Some of those decisions were made with one purpose but had unintended consequences, such as the decision by many companies during World War II to offer health insurance to attract workers and the subsequent decision by the federal government to give employers tax breaks for providing such insurance. The consequence of a decision to try to help the wartime economy was a large private insurance market that meant that price was no longer a factor for most patients in most circumstances. If insurance is footing the bill, you don’t care whether your surgery costs $35,000 or $50,000.

The consequences of other decisions were clear. When government officials lowered reimbursement levels for Medicaid, they knew that it would make privately insured patients more profitable than Medicaid patients.

To try to get a handle on how those decisions play out, I asked the doctors, administrators and academics I interviewed to talk about the way the health care market is skewed. Eventually I wrote a long, dense, reader-unfriendly piece, mainly to make sure I could explain the issues to myself. Then with the help of Greg Borowski (my awesome loaned editor from the Journal Sentinel during my fellowship), I boiled it down to a pretty tight package.

To get at how the system plays out for patients and doctors, I used the story of John Patton Jr., a man I followed over many months as he bounced around the health care system in Milwaukee. Though his overall health care was episodic, disconnected and incomplete, Patton got good and compassionate care nearly everywhere he went. The people in the system were often excellent, but the system kept them from giving him comprehensive care.

Finally, I wanted to show that though such constraints can make it difficult, they don’t make it impossible to give good health care to the poor. It’s possible to change the system, and many providers are doing it. I did a lot of reporting (much of it still to be published in future installments of the occasional Poor Health series) on health care systems that have chosen to focus on the poor. Instead of looking at the bottom line and saying “low-income patients are money losers, let’s keep away from them,” they’ve said, “how can we change the way we deliver care to make the poor less expensive to treat?”

Q: Last thing: Did you have a hard time finding John Patton Jr. and convincing him to tell his story and be photographed? What tips might you have for reporters seeking real people to animate their reporting?

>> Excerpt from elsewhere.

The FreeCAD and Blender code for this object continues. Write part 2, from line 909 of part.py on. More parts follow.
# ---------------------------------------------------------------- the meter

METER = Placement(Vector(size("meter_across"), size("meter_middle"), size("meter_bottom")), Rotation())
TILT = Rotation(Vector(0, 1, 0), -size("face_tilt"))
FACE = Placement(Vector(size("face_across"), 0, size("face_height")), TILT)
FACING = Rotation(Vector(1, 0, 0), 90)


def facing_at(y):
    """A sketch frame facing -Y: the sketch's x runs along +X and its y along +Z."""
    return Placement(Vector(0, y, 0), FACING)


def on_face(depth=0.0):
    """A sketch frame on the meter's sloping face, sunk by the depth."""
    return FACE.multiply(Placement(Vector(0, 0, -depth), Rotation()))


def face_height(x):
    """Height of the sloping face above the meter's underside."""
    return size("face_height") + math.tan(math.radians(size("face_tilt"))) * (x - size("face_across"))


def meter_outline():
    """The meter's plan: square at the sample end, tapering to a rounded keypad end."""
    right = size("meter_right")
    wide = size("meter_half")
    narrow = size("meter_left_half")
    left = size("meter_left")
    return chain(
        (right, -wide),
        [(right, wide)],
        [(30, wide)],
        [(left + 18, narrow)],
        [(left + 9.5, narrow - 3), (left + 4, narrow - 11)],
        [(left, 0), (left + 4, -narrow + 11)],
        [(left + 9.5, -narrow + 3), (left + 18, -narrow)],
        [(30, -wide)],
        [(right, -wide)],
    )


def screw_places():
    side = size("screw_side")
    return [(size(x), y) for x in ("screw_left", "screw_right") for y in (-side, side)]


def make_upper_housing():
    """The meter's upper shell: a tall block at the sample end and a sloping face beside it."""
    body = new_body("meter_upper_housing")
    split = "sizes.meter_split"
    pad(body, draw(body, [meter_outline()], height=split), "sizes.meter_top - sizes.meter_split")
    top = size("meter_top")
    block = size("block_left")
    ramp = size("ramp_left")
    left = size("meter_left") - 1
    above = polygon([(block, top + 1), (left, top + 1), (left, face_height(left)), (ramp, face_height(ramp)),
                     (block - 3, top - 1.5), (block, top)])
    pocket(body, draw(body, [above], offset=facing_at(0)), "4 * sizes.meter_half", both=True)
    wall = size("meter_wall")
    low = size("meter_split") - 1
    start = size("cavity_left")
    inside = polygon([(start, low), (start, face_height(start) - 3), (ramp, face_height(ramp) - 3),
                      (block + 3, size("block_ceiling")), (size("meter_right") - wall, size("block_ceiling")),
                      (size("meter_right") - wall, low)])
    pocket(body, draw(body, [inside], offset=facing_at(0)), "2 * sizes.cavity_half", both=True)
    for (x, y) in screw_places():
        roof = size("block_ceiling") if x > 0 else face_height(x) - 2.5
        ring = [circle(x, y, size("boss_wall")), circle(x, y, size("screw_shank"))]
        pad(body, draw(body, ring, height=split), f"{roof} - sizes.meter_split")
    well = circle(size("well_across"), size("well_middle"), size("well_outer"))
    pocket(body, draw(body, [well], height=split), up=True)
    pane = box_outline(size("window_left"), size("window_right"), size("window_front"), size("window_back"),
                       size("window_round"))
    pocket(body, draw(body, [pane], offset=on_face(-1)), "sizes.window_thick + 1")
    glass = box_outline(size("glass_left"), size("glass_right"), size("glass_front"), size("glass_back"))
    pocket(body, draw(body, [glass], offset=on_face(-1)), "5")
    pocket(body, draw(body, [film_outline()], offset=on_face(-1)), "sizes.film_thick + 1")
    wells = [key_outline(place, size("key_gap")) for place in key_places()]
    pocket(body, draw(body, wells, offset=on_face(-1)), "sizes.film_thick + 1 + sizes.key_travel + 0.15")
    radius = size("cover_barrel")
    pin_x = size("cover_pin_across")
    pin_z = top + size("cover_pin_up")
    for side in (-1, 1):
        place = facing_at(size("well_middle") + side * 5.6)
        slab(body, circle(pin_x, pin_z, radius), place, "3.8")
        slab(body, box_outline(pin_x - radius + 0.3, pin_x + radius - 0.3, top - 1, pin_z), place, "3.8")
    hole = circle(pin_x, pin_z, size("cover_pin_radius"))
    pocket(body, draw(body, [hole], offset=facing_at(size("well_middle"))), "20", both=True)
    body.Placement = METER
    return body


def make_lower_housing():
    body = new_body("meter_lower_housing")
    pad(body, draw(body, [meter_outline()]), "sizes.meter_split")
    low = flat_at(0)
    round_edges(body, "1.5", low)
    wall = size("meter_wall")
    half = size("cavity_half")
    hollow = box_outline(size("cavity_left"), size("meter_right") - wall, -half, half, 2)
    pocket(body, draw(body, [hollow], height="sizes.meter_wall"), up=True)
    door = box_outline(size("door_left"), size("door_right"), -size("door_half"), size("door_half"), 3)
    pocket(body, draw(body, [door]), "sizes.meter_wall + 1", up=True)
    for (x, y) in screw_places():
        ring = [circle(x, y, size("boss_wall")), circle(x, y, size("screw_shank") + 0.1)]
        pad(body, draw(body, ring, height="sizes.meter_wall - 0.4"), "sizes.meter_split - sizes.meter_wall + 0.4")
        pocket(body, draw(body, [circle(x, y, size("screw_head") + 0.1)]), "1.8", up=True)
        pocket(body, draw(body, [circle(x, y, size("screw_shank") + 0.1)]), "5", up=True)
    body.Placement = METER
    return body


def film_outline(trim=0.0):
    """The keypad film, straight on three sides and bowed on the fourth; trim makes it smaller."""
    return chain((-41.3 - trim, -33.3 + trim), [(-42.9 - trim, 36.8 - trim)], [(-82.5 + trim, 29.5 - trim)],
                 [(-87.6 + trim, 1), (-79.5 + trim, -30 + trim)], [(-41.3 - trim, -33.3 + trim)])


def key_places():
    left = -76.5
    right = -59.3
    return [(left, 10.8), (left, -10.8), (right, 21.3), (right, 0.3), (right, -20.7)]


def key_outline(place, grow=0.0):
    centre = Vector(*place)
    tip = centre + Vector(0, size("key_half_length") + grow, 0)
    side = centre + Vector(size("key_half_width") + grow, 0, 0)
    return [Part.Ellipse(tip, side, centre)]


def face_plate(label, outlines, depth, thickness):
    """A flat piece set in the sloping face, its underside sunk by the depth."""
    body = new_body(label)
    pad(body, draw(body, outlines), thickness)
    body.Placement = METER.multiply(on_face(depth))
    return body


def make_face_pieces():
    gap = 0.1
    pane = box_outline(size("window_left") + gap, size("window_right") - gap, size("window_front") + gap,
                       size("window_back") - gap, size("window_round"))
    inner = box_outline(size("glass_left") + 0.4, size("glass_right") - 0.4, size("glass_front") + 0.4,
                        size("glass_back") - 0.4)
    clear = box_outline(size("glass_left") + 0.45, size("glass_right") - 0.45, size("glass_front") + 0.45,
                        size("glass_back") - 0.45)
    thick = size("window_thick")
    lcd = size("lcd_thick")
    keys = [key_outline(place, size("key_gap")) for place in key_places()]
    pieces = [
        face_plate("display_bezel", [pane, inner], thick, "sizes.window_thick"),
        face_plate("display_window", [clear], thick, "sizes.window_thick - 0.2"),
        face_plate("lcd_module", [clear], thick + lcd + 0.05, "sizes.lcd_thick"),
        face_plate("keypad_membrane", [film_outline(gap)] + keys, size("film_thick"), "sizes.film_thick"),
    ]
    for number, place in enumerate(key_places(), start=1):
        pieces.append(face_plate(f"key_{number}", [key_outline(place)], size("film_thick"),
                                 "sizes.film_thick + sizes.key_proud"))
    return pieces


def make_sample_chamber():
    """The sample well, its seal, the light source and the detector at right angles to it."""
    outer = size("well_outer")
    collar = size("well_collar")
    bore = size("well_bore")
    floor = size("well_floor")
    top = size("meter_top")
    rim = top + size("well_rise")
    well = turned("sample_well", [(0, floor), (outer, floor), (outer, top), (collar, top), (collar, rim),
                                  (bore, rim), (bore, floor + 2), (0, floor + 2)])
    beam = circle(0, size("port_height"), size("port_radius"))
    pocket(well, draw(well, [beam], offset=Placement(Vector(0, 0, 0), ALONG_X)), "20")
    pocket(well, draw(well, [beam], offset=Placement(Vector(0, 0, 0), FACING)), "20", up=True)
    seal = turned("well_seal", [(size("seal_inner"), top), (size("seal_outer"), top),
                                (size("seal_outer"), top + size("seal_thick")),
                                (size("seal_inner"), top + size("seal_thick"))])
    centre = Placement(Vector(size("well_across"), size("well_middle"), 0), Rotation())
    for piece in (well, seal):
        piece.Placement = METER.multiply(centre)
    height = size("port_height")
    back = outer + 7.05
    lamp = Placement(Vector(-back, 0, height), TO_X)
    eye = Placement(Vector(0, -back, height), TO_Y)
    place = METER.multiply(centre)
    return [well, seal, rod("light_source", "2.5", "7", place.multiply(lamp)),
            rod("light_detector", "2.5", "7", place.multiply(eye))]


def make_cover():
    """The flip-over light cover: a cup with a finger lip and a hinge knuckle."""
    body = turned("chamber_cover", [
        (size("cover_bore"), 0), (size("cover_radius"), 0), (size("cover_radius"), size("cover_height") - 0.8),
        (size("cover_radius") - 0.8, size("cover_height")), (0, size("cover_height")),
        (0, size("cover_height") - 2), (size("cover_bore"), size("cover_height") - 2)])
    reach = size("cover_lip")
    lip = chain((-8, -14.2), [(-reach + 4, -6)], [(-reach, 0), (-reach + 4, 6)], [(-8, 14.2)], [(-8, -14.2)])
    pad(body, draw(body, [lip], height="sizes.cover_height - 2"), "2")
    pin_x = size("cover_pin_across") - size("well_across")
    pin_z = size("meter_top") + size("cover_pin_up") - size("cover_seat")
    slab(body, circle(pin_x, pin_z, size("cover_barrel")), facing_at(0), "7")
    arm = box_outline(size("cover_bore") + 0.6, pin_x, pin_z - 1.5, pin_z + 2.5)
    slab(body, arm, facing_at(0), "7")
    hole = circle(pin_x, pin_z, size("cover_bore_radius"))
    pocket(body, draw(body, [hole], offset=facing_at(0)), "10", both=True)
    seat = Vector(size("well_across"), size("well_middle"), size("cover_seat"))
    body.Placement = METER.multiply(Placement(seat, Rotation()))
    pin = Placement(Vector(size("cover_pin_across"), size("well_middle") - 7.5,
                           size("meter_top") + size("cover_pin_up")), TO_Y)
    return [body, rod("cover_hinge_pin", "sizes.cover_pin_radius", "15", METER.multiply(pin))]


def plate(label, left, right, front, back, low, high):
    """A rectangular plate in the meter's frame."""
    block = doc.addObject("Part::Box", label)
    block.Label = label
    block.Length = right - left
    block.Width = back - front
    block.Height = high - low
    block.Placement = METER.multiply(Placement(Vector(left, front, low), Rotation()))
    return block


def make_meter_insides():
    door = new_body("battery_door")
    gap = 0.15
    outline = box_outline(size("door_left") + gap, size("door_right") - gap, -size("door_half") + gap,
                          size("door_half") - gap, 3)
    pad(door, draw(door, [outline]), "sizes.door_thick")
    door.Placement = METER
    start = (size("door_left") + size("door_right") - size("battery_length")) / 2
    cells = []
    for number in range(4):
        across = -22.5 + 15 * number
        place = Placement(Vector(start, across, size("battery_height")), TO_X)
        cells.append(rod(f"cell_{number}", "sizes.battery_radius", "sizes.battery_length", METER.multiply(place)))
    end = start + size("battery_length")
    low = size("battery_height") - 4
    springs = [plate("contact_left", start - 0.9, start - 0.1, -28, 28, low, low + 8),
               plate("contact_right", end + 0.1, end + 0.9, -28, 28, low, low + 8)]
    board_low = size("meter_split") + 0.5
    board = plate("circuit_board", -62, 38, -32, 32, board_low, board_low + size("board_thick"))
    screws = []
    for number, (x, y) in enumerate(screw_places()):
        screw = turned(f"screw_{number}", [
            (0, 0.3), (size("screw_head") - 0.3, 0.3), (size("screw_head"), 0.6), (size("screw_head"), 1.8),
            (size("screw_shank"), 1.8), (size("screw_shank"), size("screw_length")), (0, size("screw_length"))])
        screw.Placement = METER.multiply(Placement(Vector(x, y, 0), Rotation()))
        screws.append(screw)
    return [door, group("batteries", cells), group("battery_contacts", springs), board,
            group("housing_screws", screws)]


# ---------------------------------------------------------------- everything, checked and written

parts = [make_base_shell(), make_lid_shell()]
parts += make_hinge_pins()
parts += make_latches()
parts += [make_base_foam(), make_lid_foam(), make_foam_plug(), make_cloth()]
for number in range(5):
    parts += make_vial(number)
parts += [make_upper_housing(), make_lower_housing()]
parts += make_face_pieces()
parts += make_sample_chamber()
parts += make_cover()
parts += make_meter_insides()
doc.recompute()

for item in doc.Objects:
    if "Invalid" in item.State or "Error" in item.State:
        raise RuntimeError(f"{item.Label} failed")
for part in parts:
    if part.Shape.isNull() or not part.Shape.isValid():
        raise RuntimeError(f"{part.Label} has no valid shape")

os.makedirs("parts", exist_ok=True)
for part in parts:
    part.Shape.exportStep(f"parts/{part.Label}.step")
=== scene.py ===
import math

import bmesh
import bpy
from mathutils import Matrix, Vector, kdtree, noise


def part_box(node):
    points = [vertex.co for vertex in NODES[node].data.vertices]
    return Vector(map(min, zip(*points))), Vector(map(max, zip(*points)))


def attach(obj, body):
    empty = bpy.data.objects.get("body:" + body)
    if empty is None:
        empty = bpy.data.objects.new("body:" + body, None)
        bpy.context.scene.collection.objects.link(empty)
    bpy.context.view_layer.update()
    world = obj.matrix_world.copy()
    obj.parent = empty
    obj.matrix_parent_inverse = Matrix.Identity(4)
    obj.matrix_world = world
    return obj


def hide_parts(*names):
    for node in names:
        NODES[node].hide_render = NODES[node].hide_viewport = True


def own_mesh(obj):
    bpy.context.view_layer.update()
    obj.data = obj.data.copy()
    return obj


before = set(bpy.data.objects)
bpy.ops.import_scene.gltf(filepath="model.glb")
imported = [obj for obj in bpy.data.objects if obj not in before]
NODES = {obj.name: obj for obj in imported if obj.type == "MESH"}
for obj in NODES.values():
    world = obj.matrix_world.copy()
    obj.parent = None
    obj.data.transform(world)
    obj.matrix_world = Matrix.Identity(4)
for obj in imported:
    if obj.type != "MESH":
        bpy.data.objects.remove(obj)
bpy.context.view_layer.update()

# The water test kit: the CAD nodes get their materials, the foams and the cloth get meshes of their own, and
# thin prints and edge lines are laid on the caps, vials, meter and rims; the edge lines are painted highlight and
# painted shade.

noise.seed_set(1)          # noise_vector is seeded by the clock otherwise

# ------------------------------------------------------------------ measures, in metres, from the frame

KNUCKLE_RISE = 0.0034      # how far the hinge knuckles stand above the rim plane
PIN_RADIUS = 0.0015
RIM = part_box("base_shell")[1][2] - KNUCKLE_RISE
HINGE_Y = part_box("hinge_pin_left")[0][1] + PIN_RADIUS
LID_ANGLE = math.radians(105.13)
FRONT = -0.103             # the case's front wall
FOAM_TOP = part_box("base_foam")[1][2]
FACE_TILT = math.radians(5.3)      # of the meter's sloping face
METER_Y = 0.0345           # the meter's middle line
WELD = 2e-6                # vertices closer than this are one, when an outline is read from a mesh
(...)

I knew from the start that it would be tough to find a person who would show the challenges I was writing. And I knew that going top-down wasn't going to happen because of HIPAA and health systems' reluctance to open their doors to reporters. Staffers at free clinics tended to be much more open, though, and I spent a lot of time hanging around clinics in church basements and former health care facilities. It's obvious, I guess, but the way to find people for your stories is to spend a lot of time in places where those people are likely to be. Diane De La Santos, who heads a nonprofit in a former hospital, let me spend time at the free clinic there. You couldn't miss the tall man who talks a blue mile, and once I introduced myself to John Patton Jr., I was pretty sure I had my guy. He is a wonderfully engaging, funny and kind man. Also one who's made plenty of bad choices in his life. He had no qualms about talking to me, letting me accompany him to appointments, and being photographed. In fact, he was so open that I knew he could inadvertently open himself to reaction that could hurt him, but I think his candor let me tell a balanced story about him. I was fortunate to find him.


Lillian Thomas is an assistant managing editor at the Pittsburgh Post-Gazette. She spent the 2013-14 academic year as an O'Brien Fellow in Public Service Journalism at Marquette University's Diederich College of Communication, where she collaborated with Marquette students and journalists from the Milwaukee Journal Sentinel.